Exercise task >> Below is a listing; copy all of it exactly.

Collected data >>
━━━━━━━━━━━━━━━━

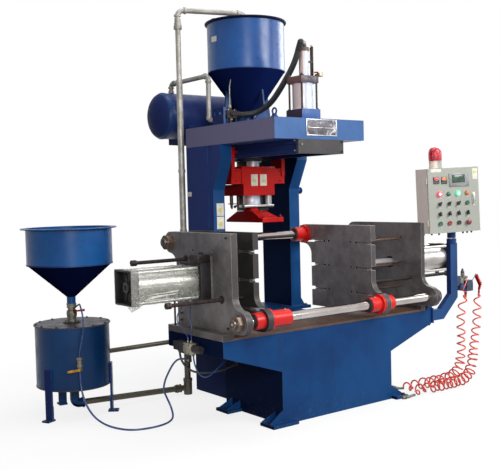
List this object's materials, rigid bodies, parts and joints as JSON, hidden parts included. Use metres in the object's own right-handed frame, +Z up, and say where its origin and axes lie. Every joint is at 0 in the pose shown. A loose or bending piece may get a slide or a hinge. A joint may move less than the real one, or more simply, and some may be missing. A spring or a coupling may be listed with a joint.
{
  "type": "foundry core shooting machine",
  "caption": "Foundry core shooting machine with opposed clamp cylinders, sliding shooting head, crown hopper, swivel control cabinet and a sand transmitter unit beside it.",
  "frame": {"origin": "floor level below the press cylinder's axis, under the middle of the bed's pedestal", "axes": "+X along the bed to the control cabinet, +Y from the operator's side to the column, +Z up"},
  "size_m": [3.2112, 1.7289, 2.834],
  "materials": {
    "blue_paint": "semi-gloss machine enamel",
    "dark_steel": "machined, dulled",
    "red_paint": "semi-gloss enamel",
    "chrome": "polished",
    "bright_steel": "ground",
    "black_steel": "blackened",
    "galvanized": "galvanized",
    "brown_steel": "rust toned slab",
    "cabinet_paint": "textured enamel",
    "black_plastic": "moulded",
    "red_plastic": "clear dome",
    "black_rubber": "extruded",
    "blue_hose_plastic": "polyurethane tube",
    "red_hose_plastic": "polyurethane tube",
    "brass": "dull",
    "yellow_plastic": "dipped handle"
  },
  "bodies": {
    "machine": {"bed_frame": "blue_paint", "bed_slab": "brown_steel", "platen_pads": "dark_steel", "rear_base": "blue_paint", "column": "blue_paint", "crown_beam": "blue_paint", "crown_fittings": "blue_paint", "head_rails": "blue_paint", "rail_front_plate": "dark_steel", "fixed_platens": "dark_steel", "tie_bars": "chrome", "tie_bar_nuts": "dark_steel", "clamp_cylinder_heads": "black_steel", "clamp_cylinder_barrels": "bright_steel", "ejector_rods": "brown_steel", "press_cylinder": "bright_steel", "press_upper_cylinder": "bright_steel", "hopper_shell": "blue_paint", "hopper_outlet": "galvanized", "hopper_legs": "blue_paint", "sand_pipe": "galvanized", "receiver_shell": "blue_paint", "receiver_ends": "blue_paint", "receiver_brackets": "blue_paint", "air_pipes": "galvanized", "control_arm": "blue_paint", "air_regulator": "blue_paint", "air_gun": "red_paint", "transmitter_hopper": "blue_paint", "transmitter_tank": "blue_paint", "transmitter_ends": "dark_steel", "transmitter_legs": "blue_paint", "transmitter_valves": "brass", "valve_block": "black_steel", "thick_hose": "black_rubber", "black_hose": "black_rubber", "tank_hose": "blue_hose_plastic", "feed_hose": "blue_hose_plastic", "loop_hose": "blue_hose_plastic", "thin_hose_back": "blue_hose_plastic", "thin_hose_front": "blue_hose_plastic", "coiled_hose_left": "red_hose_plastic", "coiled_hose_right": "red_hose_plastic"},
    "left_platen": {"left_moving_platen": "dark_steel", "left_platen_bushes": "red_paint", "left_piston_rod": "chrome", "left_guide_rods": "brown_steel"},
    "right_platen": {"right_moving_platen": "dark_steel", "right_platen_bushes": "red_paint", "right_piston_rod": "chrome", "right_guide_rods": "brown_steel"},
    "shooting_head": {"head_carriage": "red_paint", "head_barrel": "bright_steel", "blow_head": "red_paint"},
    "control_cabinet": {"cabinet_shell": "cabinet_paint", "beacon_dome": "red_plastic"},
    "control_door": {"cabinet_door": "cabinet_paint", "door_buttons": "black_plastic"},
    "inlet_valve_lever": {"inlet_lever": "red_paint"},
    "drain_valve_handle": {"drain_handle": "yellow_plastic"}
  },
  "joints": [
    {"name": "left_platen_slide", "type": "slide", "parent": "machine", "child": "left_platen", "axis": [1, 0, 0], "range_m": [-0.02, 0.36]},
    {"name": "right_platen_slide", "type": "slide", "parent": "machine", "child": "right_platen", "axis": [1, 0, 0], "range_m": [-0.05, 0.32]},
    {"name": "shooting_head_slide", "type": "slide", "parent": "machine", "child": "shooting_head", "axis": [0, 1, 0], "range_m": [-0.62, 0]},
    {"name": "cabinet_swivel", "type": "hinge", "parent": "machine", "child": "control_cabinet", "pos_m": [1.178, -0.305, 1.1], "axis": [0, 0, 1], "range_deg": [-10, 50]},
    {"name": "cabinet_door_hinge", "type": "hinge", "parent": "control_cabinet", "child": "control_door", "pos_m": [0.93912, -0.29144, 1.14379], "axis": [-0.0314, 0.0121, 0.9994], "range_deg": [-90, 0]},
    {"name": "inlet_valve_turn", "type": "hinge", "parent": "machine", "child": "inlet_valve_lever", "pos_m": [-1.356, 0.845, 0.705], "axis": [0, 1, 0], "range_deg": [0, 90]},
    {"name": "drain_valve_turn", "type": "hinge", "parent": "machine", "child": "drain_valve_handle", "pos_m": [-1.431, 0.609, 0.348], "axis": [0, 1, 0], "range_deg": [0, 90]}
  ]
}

━━━━━━━━━━━━━━━━

Task result >>
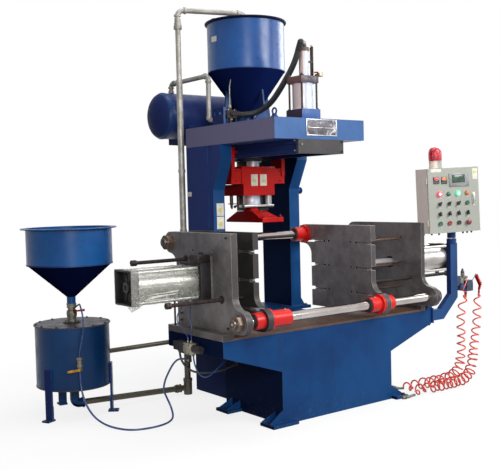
List this object's materials, rigid bodies, parts and joints as JSON, hidden parts included. Use metres in the object's own right-handed frame, +Z up, and say where its origin and axes lie. Every joint is at 0 in the pose shown. A loose or bending piece may get a slide or a hinge. A joint may move less than the real one, or more simply, and some may be missing. A spring or a coupling may be listed with a joint.
{
  "type": "foundry core shooting machine",
  "caption": "Foundry core shooting machine with opposed clamp cylinders, sliding shooting head, crown hopper, swivel control cabinet and a sand transmitter unit beside it.",
  "frame": {"origin": "floor level below the press cylinder's axis, under the middle of the bed's pedestal", "axes": "+X along the bed to the control cabinet, +Y from the operator's side to the column, +Z up"},
  "size_m": [3.2112, 1.7289, 2.834],
  "materials": {
    "blue_paint": "semi-gloss machine enamel",
    "dark_steel": "machined, dulled",
    "red_paint": "semi-gloss enamel",
    "chrome": "polished",
    "bright_steel": "ground",
    "black_steel": "blackened",
    "galvanized": "galvanized",
    "brown_steel": "rust toned slab",
    "cabinet_paint": "textured enamel",
    "black_plastic": "moulded",
    "red_plastic": "clear dome",
    "black_rubber": "extruded",
    "blue_hose_plastic": "polyurethane tube",
    "red_hose_plastic": "polyurethane tube",
    "brass": "dull",
    "yellow_plastic": "dipped handle"
  },
  "bodies": {
    "machine": {"bed_frame": "blue_paint", "bed_slab": "brown_steel", "platen_pads": "dark_steel", "rear_base": "blue_paint", "column": "blue_paint", "crown_beam": "blue_paint", "crown_fittings": "blue_paint", "head_rails": "blue_paint", "rail_front_plate": "dark_steel", "fixed_platens": "dark_steel", "tie_bars": "chrome", "tie_bar_nuts": "dark_steel", "clamp_cylinder_heads": "black_steel", "clamp_cylinder_barrels": "bright_steel", "ejector_rods": "brown_steel", "press_cylinder": "bright_steel", "press_upper_cylinder": "bright_steel", "hopper_shell": "blue_paint", "hopper_outlet": "galvanized", "hopper_legs": "blue_paint", "sand_pipe": "galvanized", "receiver_shell": "blue_paint", "receiver_ends": "blue_paint", "receiver_brackets": "blue_paint", "air_pipes": "galvanized", "control_arm": "blue_paint", "air_regulator": "blue_paint", "air_gun": "red_paint", "transmitter_hopper": "blue_paint", "transmitter_tank": "blue_paint", "transmitter_ends": "dark_steel", "transmitter_legs": "blue_paint", "transmitter_valves": "brass", "valve_block": "black_steel", "thick_hose": "black_rubber", "black_hose": "black_rubber", "tank_hose": "blue_hose_plastic", "feed_hose": "blue_hose_plastic", "loop_hose": "blue_hose_plastic", "thin_hose_back": "blue_hose_plastic", "thin_hose_front": "blue_hose_plastic", "coiled_hose_left": "red_hose_plastic", "coiled_hose_right": "red_hose_plastic"},
    "left_platen": {"left_moving_platen": "dark_steel", "left_platen_bushes": "red_paint", "left_piston_rod": "chrome", "left_guide_rods": "brown_steel"},
    "right_platen": {"right_moving_platen": "dark_steel", "right_platen_bushes": "red_paint", "right_piston_rod": "chrome", "right_guide_rods": "brown_steel"},
    "shooting_head": {"head_carriage": "red_paint", "head_barrel": "bright_steel", "blow_head": "red_paint"},
    "control_cabinet": {"cabinet_shell": "cabinet_paint", "beacon_dome": "red_plastic"},
    "control_door": {"cabinet_door": "cabinet_paint", "door_buttons": "black_plastic"},
    "inlet_valve_lever": {"inlet_lever": "red_paint"},
    "drain_valve_handle": {"drain_handle": "yellow_plastic"}
  },
  "joints": [
    {"name": "left_platen_slide", "type": "slide", "parent": "machine", "child": "left_platen", "axis": [1, 0, 0], "range_m": [-0.02, 0.36]},
    {"name": "right_platen_slide", "type": "slide", "parent": "machine", "child": "right_platen", "axis": [1, 0, 0], "range_m": [-0.05, 0.32]},
    {"name": "shooting_head_slide", "type": "slide", "parent": "machine", "child": "shooting_head", "axis": [0, 1, 0], "range_m": [-0.62, 0]},
    {"name": "cabinet_swivel", "type": "hinge", "parent": "machine", "child": "control_cabinet", "pos_m": [1.178, -0.305, 1.1], "axis": [0, 0, 1], "range_deg": [-10, 50]},
    {"name": "cabinet_door_hinge", "type": "hinge", "parent": "control_cabinet", "child": "control_door", "pos_m": [0.93912, -0.29144, 1.14379], "axis": [-0.0314, 0.0121, 0.9994], "range_deg": [-90, 0]},
    {"name": "inlet_valve_turn", "type": "hinge", "parent": "machine", "child": "inlet_valve_lever", "pos_m": [-1.356, 0.845, 0.705], "axis": [0, 1, 0], "range_deg": [0, 90]},
    {"name": "drain_valve_turn", "type": "hinge", "parent": "machine", "child": "drain_valve_handle", "pos_m": [-1.431, 0.609, 0.348], "axis": [0, 1, 0], "range_deg": [0, 90]}
  ]
}